An experiential understanding of this important lesson was driven deeper by a game Doug introduced to the class. He asked students to choose between two groups: in one, they would get $5 a day to just show up, and in the other, the first person who showed up would get $50, the second $45, and so on down to $0 for the 10th person and all those who followed. Fifteen students chose the $5 group, because they didn't want to compete.

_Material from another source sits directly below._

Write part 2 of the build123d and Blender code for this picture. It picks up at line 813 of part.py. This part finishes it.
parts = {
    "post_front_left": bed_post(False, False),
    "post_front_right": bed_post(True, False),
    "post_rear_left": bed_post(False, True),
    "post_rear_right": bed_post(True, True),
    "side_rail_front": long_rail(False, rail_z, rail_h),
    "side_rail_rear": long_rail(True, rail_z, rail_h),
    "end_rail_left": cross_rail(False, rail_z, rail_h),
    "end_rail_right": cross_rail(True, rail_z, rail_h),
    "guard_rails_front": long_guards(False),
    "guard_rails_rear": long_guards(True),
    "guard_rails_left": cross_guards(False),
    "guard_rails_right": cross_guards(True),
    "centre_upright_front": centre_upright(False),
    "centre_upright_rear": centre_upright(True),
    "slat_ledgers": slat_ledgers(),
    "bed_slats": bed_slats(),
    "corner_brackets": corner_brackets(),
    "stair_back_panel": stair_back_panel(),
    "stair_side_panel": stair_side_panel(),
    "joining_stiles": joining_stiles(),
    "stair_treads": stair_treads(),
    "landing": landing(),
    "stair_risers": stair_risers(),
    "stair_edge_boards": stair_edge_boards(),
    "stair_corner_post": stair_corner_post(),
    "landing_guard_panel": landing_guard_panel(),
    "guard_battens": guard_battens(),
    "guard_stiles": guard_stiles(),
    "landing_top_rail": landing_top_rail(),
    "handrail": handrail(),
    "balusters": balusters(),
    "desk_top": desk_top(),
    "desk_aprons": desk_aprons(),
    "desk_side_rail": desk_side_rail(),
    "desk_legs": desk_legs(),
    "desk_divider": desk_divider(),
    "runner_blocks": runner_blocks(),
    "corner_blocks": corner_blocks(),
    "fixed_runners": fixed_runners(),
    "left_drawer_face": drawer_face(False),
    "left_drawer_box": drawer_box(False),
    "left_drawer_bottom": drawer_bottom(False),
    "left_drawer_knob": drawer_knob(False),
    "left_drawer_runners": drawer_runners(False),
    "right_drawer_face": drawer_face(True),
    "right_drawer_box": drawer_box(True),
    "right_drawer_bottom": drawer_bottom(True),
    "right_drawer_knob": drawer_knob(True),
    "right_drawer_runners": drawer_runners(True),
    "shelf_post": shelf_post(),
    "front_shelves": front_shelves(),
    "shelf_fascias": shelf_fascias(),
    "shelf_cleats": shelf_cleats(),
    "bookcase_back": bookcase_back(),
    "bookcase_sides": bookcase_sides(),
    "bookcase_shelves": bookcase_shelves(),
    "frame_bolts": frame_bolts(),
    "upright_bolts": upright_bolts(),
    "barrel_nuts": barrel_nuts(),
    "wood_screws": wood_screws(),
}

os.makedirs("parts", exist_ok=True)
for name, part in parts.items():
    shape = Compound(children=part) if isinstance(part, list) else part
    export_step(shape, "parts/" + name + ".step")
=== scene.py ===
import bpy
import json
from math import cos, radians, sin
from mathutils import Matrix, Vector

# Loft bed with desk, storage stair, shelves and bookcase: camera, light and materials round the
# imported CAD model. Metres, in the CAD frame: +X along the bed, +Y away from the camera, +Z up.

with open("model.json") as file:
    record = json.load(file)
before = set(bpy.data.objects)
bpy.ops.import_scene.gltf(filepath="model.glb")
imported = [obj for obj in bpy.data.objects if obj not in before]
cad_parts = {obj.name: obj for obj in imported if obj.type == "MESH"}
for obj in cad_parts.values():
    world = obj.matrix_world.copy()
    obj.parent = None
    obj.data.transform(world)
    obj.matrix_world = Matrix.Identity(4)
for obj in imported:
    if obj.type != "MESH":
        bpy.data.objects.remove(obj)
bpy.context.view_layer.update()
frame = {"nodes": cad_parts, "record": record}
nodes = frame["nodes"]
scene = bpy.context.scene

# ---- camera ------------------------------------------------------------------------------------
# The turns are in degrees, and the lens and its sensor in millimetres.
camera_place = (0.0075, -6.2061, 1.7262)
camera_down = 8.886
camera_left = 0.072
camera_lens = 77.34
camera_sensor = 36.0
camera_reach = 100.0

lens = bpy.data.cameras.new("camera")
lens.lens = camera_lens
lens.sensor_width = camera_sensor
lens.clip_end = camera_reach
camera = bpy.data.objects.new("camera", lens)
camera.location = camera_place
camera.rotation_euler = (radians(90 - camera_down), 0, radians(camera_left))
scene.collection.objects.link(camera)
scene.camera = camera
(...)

When Doug asked those who chose the $50 class what time they would show up, one said, "I'd show up an hour before to make sure I got in." The next said, "I'd show up two hours before." A third student said, "I'd sleep in the hallway!"
"They learned that if you pick a competitive field, somebody's always going to be sleeping in the hallway," Doug reported. "I wanted them to see that both security and competition are fine choices, but life is full of trade-offs, and each has its own consequences."
Ready To Move On
Towards the end of the year, Doug invited the heads of the different departments in the school to present their subjects to his class. "Our goal is that students leave Directions knowing what all the classes available to them are about," he told us. "When they see their choices in a format that makes sense to them, it's more obvious what to choose.
Matching this information with what they had learned about themselves from the Career Choices activities made the task of selecting classes an easier one. "I told them to go back to the pages in the book, especially the Bull's Eye Chart in Chapter 3 (where they charted their personality, preferences, and passions), and look at what they'd written," Doug said. "Then, when they're filling out their schedules, they make choices based on what they discovered about themselves."
"Personally, I really enjoy using the Career Choices curriculum, and I'm really excited about it," Doug concluded. "I like the personal dimension it offers, because that allows students be more alive and alert, which is motivating and enjoyable for me. And most of all, I love saying there are no right answers!"